* Entries with model source code *
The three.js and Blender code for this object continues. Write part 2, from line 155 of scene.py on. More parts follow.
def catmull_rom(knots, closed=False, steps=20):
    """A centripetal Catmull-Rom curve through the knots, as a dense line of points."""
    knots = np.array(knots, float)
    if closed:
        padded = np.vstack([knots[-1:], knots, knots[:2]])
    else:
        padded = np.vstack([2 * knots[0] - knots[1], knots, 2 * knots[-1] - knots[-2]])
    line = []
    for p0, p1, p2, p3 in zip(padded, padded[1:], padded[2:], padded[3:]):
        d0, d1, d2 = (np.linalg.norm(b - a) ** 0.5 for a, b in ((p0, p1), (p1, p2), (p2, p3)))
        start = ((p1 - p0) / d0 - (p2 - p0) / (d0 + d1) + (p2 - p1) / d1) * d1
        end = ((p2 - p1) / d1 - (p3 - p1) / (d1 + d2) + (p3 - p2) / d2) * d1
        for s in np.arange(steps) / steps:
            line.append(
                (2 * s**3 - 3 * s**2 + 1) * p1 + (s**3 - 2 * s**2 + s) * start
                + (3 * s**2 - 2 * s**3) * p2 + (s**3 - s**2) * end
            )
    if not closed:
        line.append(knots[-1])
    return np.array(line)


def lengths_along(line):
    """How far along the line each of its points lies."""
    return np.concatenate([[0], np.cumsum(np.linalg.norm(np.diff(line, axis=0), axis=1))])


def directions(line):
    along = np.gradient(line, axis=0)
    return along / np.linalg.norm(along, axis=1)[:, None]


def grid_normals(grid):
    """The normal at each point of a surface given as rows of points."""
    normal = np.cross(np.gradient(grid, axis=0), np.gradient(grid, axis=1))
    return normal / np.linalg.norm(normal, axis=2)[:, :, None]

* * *

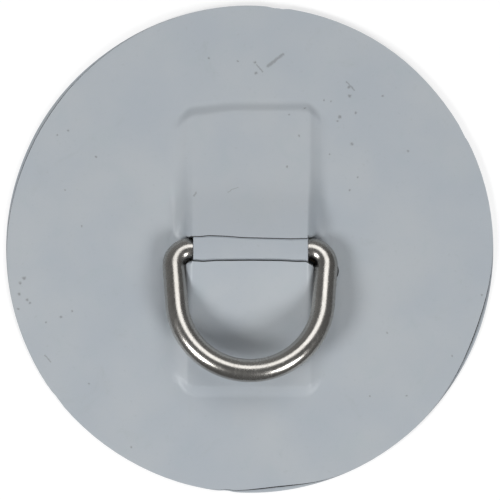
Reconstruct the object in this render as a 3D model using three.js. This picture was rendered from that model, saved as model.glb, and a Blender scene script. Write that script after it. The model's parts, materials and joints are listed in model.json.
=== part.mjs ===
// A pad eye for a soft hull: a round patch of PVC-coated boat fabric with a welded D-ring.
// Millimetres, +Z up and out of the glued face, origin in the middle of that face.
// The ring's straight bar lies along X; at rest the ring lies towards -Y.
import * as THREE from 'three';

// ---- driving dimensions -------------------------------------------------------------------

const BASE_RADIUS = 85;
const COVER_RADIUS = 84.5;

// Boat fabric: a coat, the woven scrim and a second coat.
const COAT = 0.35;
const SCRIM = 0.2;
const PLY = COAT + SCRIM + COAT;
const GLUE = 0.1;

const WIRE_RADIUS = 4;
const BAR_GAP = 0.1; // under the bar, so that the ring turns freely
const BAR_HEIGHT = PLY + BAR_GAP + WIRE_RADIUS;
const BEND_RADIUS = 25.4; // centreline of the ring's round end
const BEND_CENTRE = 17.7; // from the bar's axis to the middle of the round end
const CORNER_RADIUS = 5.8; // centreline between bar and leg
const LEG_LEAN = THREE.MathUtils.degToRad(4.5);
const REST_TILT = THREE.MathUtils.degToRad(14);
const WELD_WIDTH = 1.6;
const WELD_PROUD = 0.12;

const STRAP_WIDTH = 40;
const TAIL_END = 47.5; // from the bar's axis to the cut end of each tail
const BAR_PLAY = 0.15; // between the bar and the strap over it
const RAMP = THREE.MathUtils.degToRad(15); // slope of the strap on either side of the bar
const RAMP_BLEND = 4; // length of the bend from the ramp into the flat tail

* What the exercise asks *
Repeat exactly the lines running from the one with "Reconstruct the object" through the one with "const COVER_RADIUS = 84.5;", both included.

* The output *
Reconstruct the object in this render as a 3D model using three.js. This picture was rendered from that model, saved as model.glb, and a Blender scene script. Write that script after it. The model's parts, materials and joints are listed in model.json.
=== part.mjs ===
// A pad eye for a soft hull: a round patch of PVC-coated boat fabric with a welded D-ring.
// Millimetres, +Z up and out of the glued face, origin in the middle of that face.
// The ring's straight bar lies along X; at rest the ring lies towards -Y.
import * as THREE from 'three';

// ---- driving dimensions -------------------------------------------------------------------

const BASE_RADIUS = 85;
const COVER_RADIUS = 84.5;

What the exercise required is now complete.